Peki biz gerçekten önümüzdeki seçenekleri tarafsızca değerlendirebiliyor, kendimiz için en hayırlı, en doğru olanı seçme ve o yolda yürüme konusunda ilahi akışa teslim olabiliyor muyuz? Yoksa korkuların, endişelerin girdabına kapılıp, dünyevi pek çok faktör ve baskı arasında, "başkalarının" bizden beklediğini mi yapmaya meylediyoruz?

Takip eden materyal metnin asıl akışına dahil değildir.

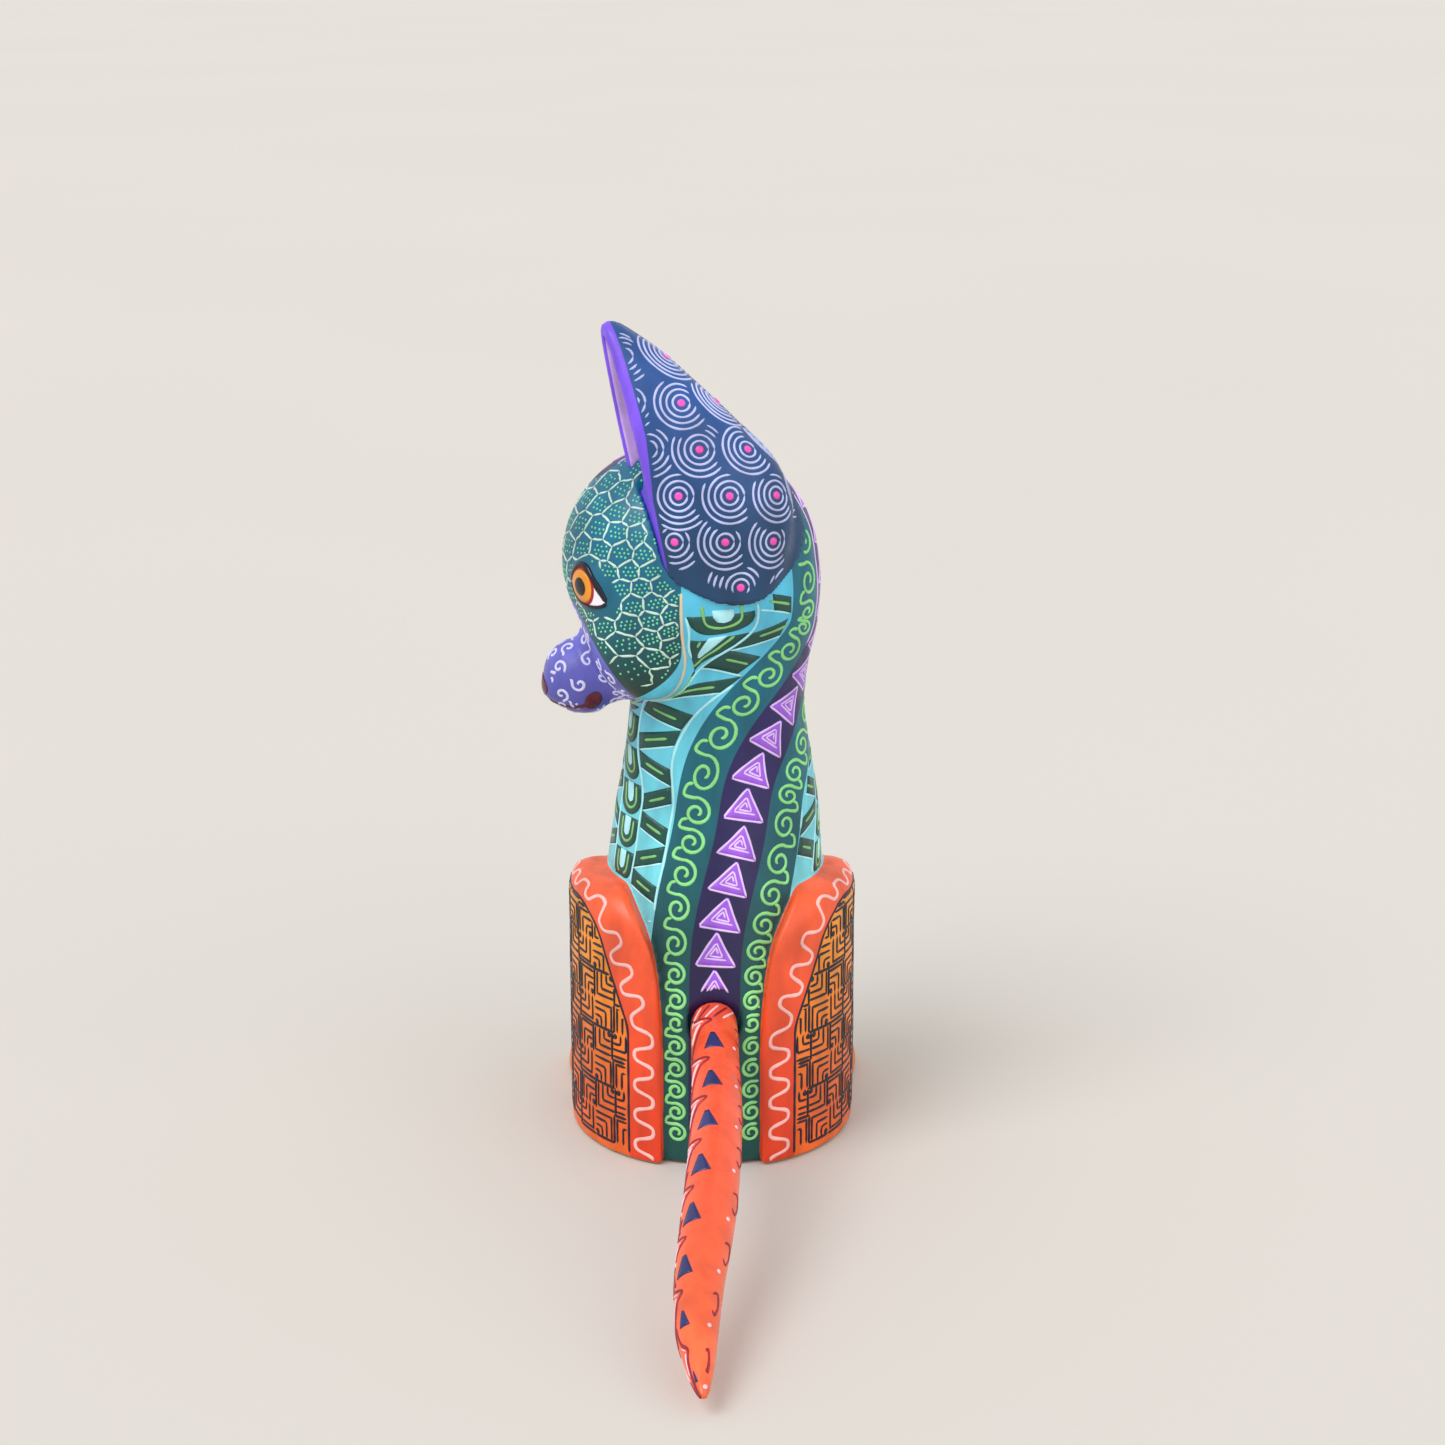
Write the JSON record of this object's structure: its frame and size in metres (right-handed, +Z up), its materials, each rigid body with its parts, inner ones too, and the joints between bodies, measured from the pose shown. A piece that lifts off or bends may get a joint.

Diyeceğim o ki, insanlık olarak büyük bir aydınlanma döneminden geçtiğimiz şu günlerde, kendi içsel ışığımıza da yüzümüzü daha fazla çevirmemiz gerekiyor. Hayatın sürprizlerini sevgiyle karşılayabilmek için, doğal akışla uyumlanmamız ve yaşadığımız evrende kendimizi güvende hissetmemiz şart. Sürekli korku üretip, kaygılar, yargılar ve beklentilerle bu hayatı yürümeye kalkarsak, ne biz huzurlu olabiliriz, ne de sevdiklerimize ışığımızı yansıtabiliriz. Ve her önemli karar arifesinde, yapacağımız seçimler bizim için eğlenceli bir keşif değil, endişe dolu bir süreç halini alır…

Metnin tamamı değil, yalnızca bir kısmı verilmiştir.